Oman tax, fee revenue hits RO 2.1bn in 2025

Muscat: When Oman introduced VAT in 2021, the question was whether it would stick. Four years on, the answer is in the numbers.
Value-added tax generated RO 631 million in 2025, exceeding the budget estimate of RO 580 million and placing it within touching distance of corporate income tax — the government’s single largest non-oil revenue source at RO 656 million. Together, the two taxes now form the backbone of a fiscal structure that Oman is quietly, steadily building.
Total tax and fee revenue reached RO 2.107 billion in 2025, according to the State’s Final Account for Fiscal Year 2025. That was four per cent above the approved budget estimate of RO 2.027 billion — a modest overshoot, but a meaningful one. Revenue targets in this category have not always been met.
The wider non-hydrocarbon revenue picture was similarly solid. At RO 3.641 billion, it came in slightly above the budget estimate of RO 3.573 billion and represented 30 per cent of total public revenue. The remaining 70 per cent still came from oil and gas.
That ratio defines the challenge. Oman is diversifying its revenue base, but slowly, and against a background of oil income that remains structurally dominant. The 2025 account does not change that picture; it confirms the trajectory.
Beyond VAT and corporate tax, customs duties reached RO 261 million — above the RO 232 million budgeted — reflecting both trade volumes and Oman’s growing role as a logistics hub.

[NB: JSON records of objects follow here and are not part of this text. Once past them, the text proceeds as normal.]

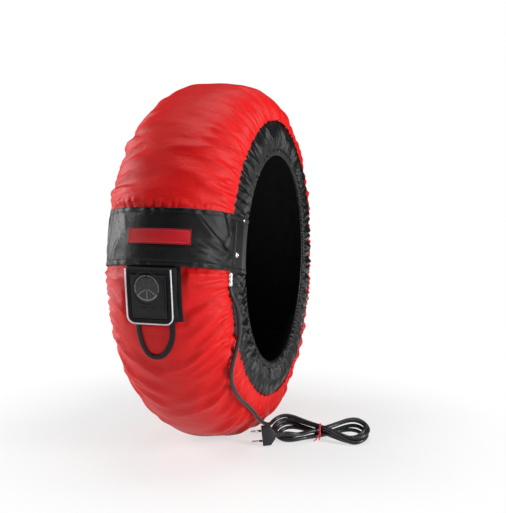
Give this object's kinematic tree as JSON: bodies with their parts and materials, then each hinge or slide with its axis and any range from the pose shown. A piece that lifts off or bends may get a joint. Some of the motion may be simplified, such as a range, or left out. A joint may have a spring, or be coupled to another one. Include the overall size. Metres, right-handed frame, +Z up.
{
  "type": "motorcycle tyre warmer",
  "caption": "Ring-shaped heated cloth cover for a wide motorcycle tyre, with elastic side skirts, a closure flap, a controller pouch and a tied power cord.",
  "frame": {"origin": "middle of the flat that the ring rests on, under the ring's axis", "axes": "+X along the ring's axis towards the side with the power cord, -Y towards the closure flap and controller, +Z up; the ring's axis is 0.331 m over the origin"},
  "size_m": [0.4132, 0.672, 0.6569],
  "materials": {
    "red_nylon": "coated nylon, soft sheen",
    "black_nylon": "coated nylon, satin",
    "felt": "needled felt",
    "lining": "heat-resistant woven lining",
    "elastic": "ribbed elastic tape",
    "tape": "hook and loop tape",
    "webbing": "woven webbing",
    "heater": "silicone-covered wire",
    "label": "stitched patch",
    "reflective": "reflective piping",
    "housing": "moulded plastic",
    "dial": "smooth dial film",
    "marks": "printed grey",
    "steel": "plated steel",
    "rubber": "rubber cord sheath",
    "plug": "moulded plug",
    "tie": "plastic-coated wire tie"
  },
  "bodies": {
    "root": {"outer_cover": "red_nylon", "insulation_pad": "felt", "inner_lining": "lining", "heater_wire": "heater", "thermostat": "housing", "side_skirt_left": "black_nylon", "hem_elastic_left": "elastic", "side_skirt_right": "black_nylon", "hem_elastic_right": "elastic", "closure_flap": "black_nylon", "loop_tape": "tape", "hook_tape": "tape", "label_patch": "label", "snap_cap_left": "steel", "rivet_left": "steel", "snap_cap_right": "steel", "rivet_right": "steel", "pouch_back_panel": "black_nylon", "pouch_front": "black_nylon", "controller_housing": "housing", "dial_face": "dial", "dial_bezel": "housing", "dial_marks": "marks", "pouch_piping": "reflective", "pull_loop": "webbing", "cord_ferrule": "steel", "cord_lead": "rubber", "cord_hank": "rubber", "cord_tail": "rubber", "cord_tie": "tie", "plug_body": "plug", "plug_boot": "plug", "plug_pin_lower": "steel", "plug_pin_upper": "steel"}
  },
  "joints": []
}
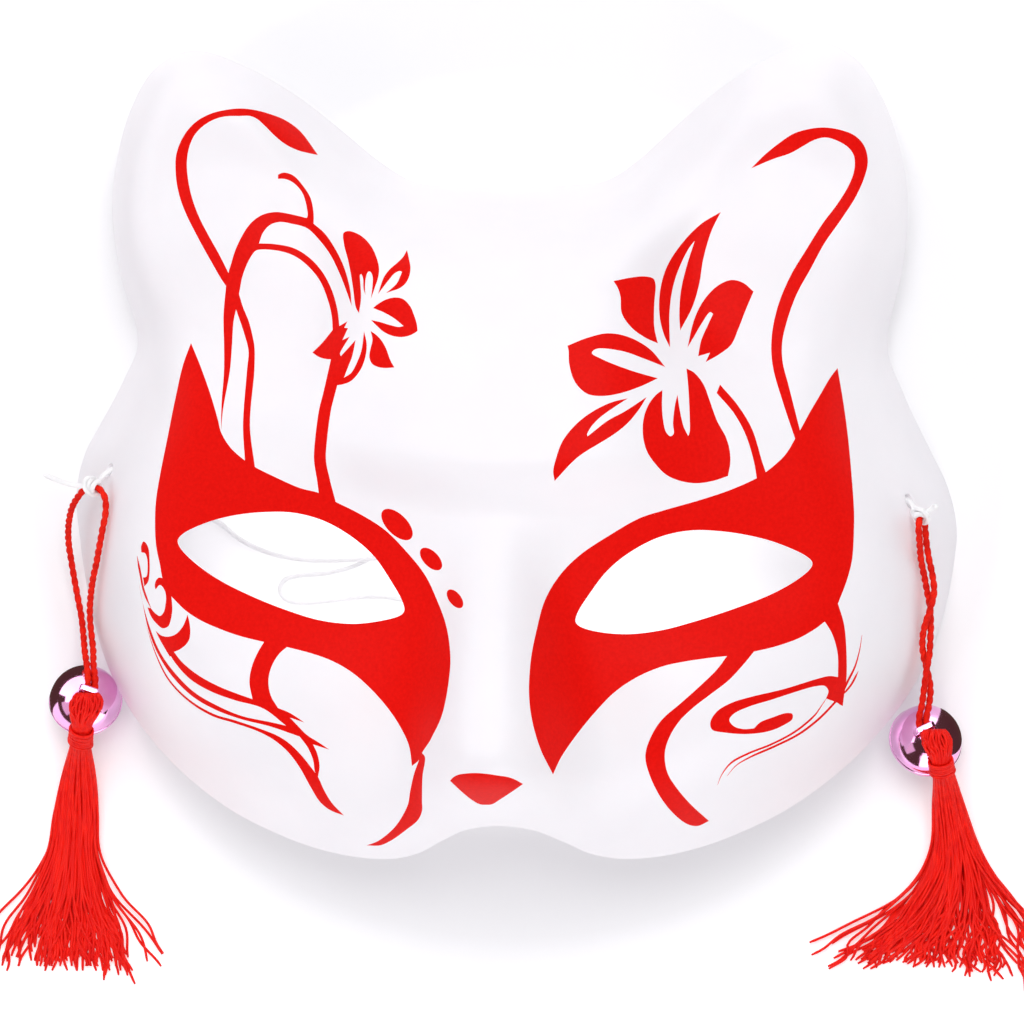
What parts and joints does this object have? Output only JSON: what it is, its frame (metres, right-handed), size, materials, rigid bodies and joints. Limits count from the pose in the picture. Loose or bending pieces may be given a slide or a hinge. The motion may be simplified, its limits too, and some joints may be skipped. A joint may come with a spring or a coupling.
{
  "type": "masquerade mask",
  "caption": "Half-face fox mask of thin moulded plastic with red printed ornament, side tassels, jingle bells and a head elastic, lying on its rim.",
  "frame": {"origin": "on the table, under the middle of the mask's own outline", "axes": "+X to the right of the face as seen from the front, +Y towards the ears, +Z out of the face"},
  "size_m": [0.2164, 0.1974, 0.0707],
  "materials": {
    "mask_plastic": "satin white moulded sheet, printed in red",
    "white_elastic": "thin round covered elastic",
    "red_cord": "twisted cord with a soft sheen",
    "bell_metal": "pink metallic, mirror bright",
    "red_thread": "silky tassel thread"
  },
  "bodies": {
    "root": {"mask_shell": "mask_plastic", "head_elastic": "white_elastic", "left_elastic_knot": "white_elastic", "right_elastic_knot": "white_elastic", "left_tassel_cord": "red_cord", "right_tassel_cord": "red_cord", "left_bell": "bell_metal", "right_bell": "bell_metal", "left_bell_eye": "bell_metal", "right_bell_eye": "bell_metal", "left_tassel_threads": "red_thread", "right_tassel_threads": "red_thread", "left_tassel_binding": "red_thread", "right_tassel_binding": "red_thread"}
  },
  "joints": []
}
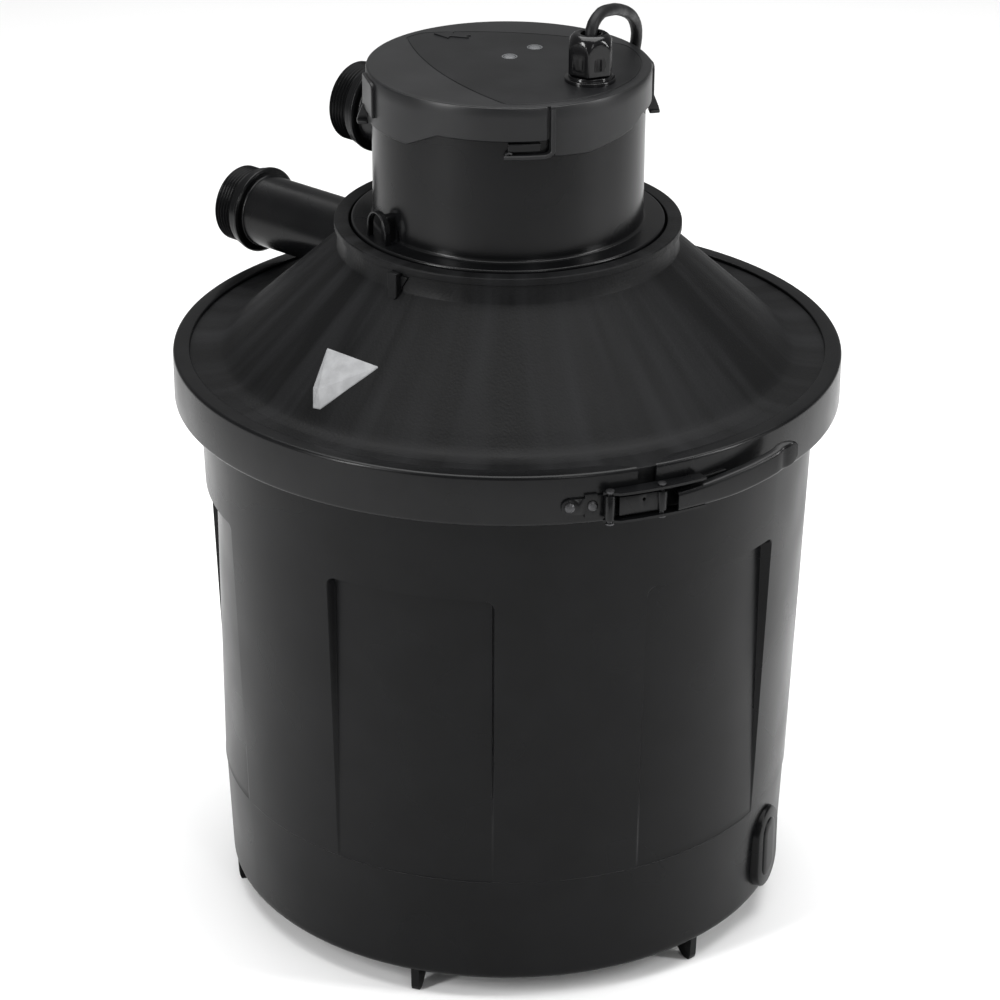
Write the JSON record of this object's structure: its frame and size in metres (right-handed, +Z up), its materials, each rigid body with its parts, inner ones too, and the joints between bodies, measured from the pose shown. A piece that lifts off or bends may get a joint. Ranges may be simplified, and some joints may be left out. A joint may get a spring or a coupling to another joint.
{
  "type": "pressurized pond filter",
  "caption": "Pressurised pond filter: round black tank with a latched clamp band, cone lid with a threaded port, UV head with a second port, bayonet cap and mains lead.",
  "frame": {"origin": "centre of the pad under the tank, on the tank's axis, on the surface it stands on", "axes": "+Z up along the tank's axis; -Y is the side with the latch; both ports point to -X and +Y, 139.5 degrees from +X"},
  "size_m": [0.4, 0.5284, 0.565],
  "materials": {
    "tank_plastic": "satin black moulded plastic",
    "lid_plastic": "matt black plastic with a fine grain",
    "head_plastic": "satin dark grey plastic",
    "cap_plastic": "satin dark grey plastic",
    "panel_plastic": "semi-gloss dark grey plastic",
    "marker_plastic": "light grey plastic",
    "seal_rubber": "black rubber",
    "black_metal": "glossy black coated steel",
    "rivet_metal": "black coated steel",
    "inner_plastic": "dark grey plastic",
    "foam_blue": "open-cell filter foam",
    "foam_dark": "open-cell filter foam",
    "lens_plastic": "smoked clear plastic",
    "gland_plastic": "glossy black nylon",
    "quartz": "clear quartz glass",
    "lamp_white": "white ceramic and frosted glass",
    "board_green": "green circuit board",
    "screw_steel": "zinc-plated steel",
    "cable_rubber": "black rubber sheath",
    "plug_plastic": "black moulded rubber"
  },
  "bodies": {
    "tank": {"tank_shell": "tank_plastic", "flange_seal": "seal_rubber", "bottom_grid": "inner_plastic", "centre_pipe": "inner_plastic", "foam_ring_1": "foam_blue", "foam_ring_2": "foam_dark", "foam_ring_3": "foam_blue", "foam_ring_4": "foam_dark", "foam_ring_5": "foam_blue", "top_grid": "inner_plastic", "pipe_nut": "inner_plastic", "clamp_band": "black_metal", "latch_bracket": "black_metal", "bracket_rivets": "rivet_metal", "catch_bracket": "black_metal", "catch_rivets": "rivet_metal"},
    "lever": {"latch_lever": "black_metal", "pivot_pin": "rivet_metal", "link_pin": "rivet_metal"},
    "link": {"draw_link": "black_metal"},
    "lid": {"lid_cone": "lid_plastic", "direction_marker": "marker_plastic"},
    "head": {"head_seal": "seal_rubber", "uv_housing": "head_plastic"},
    "cap": {"cap_shell": "cap_plastic", "cap_panel": "panel_plastic", "cap_seal": "seal_rubber", "status_lens_1": "lens_plastic", "status_lens_2": "lens_plastic", "gland_washer": "gland_plastic", "gland_body": "gland_plastic", "gland_nut": "gland_plastic", "gland_seal": "seal_rubber", "quartz_tube": "quartz", "quartz_nut": "inner_plastic", "quartz_seal": "seal_rubber", "lamp_socket": "lamp_white", "uv_lamp": "lamp_white", "control_board": "board_green", "board_screws": "screw_steel", "mains_cable": "cable_rubber", "cable_coil": "cable_rubber", "cable_tail": "cable_rubber", "power_plug": "plug_plastic"}
  },
  "joints": [
    {"name": "lever_swing", "type": "hinge", "parent": "tank", "child": "lever", "pos_m": [0.0564, -0.19667, 0.335], "axis": [0, 0, -1], "range_deg": [0, 130]},
    {"name": "link_swing", "type": "hinge", "parent": "lever", "child": "link", "pos_m": [0.08517, -0.18603, 0.335], "axis": [0, 0, -1], "range_deg": [-112, 0]},
    {"name": "lid_lift", "type": "slide", "parent": "tank", "child": "lid", "axis": [0, 0, 1], "range_m": [0, 0.15], "deforming": ["clamp_band"]},
    {"name": "head_turn", "type": "hinge", "parent": "lid", "child": "head", "pos_m": [0, 0, 0.42], "axis": [0, 0, 1], "range_deg": [0, 20]},
    {"name": "cap_turn", "type": "hinge", "parent": "head", "child": "cap", "pos_m": [0, 0, 0.51], "axis": [0, 0, 1], "range_deg": [0, 18]}
  ],
  "couplings": [
    {"joint": "link_swing", "follows": "lever_swing", "ratio": -0.85}
  ]
}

Fees on non-Omani labour licences contributed RO 195 million, a figure that also tracks the pace of economic activity and hiring.
Excise tax was one of the few shortfalls, coming in at RO 84 million against a budget estimate of RO 100 million. Municipality fees, communications licence fees and a handful of other items also fell slightly short. The overall picture, though, was an overperformance.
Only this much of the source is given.